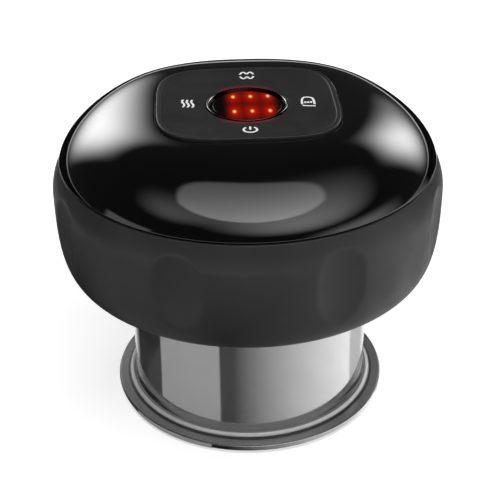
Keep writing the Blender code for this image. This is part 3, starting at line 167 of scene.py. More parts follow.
def mouldedMaterial(name, settings):
    material, tree, shader, place = startMaterial(name, **settings.get("sockets", {}))
    dark, pale = settings["tones"]
    cloud = noise(tree, place, settings.get("cloudSize", 9), 3)
    feed(shader, "Base Color", blendColors(tree, mapped(tree, cloud, 0.3, 0.7), dark, pale))
    low, high = settings["roughness"]
    smear = noise(tree, place, settings.get("smearSize", 5), 4)
    feed(shader, "Roughness", mapped(tree, smear, 0.3, 0.7, low, high))
    grain = noise(tree, place, settings["grainSize"], 2)
    bumpFrom(tree, shader, grain, settings["grainDepth"], settings.get("grainStrength", 1.0))
    return material


def brushedMaterial(name, settings):
    material, tree, shader, place = startMaterial(name, Metallic=1.0)
    lines = noise(tree, place, settings["lineSize"], 3, settings["stretch"])
    tone = mapped(tree, lines, 0.25, 0.75)
    feed(shader, "Base Color", blendColors(tree, tone, *settings["tones"]))
    feed(shader, "Roughness", mapped(tree, lines, 0.2, 0.8, *settings["roughness"]))
    bumpFrom(tree, shader, lines, settings["lineDepth"], 0.6)
    return material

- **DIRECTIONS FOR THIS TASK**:
Please reproduce every line of the material word for word.

- **IN RESPONSE**:
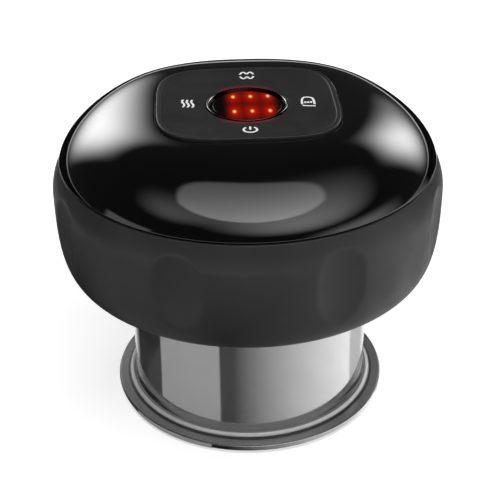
Keep writing the Blender code for this image. This is part 3, starting at line 167 of scene.py. More parts follow.
def mouldedMaterial(name, settings):
    material, tree, shader, place = startMaterial(name, **settings.get("sockets", {}))
    dark, pale = settings["tones"]
    cloud = noise(tree, place, settings.get("cloudSize", 9), 3)
    feed(shader, "Base Color", blendColors(tree, mapped(tree, cloud, 0.3, 0.7), dark, pale))
    low, high = settings["roughness"]
    smear = noise(tree, place, settings.get("smearSize", 5), 4)
    feed(shader, "Roughness", mapped(tree, smear, 0.3, 0.7, low, high))
    grain = noise(tree, place, settings["grainSize"], 2)
    bumpFrom(tree, shader, grain, settings["grainDepth"], settings.get("grainStrength", 1.0))
    return material


def brushedMaterial(name, settings):
    material, tree, shader, place = startMaterial(name, Metallic=1.0)
    lines = noise(tree, place, settings["lineSize"], 3, settings["stretch"])
    tone = mapped(tree, lines, 0.25, 0.75)
    feed(shader, "Base Color", blendColors(tree, tone, *settings["tones"]))
    feed(shader, "Roughness", mapped(tree, lines, 0.2, 0.8, *settings["roughness"]))
    bumpFrom(tree, shader, lines, settings["lineDepth"], 0.6)
    return material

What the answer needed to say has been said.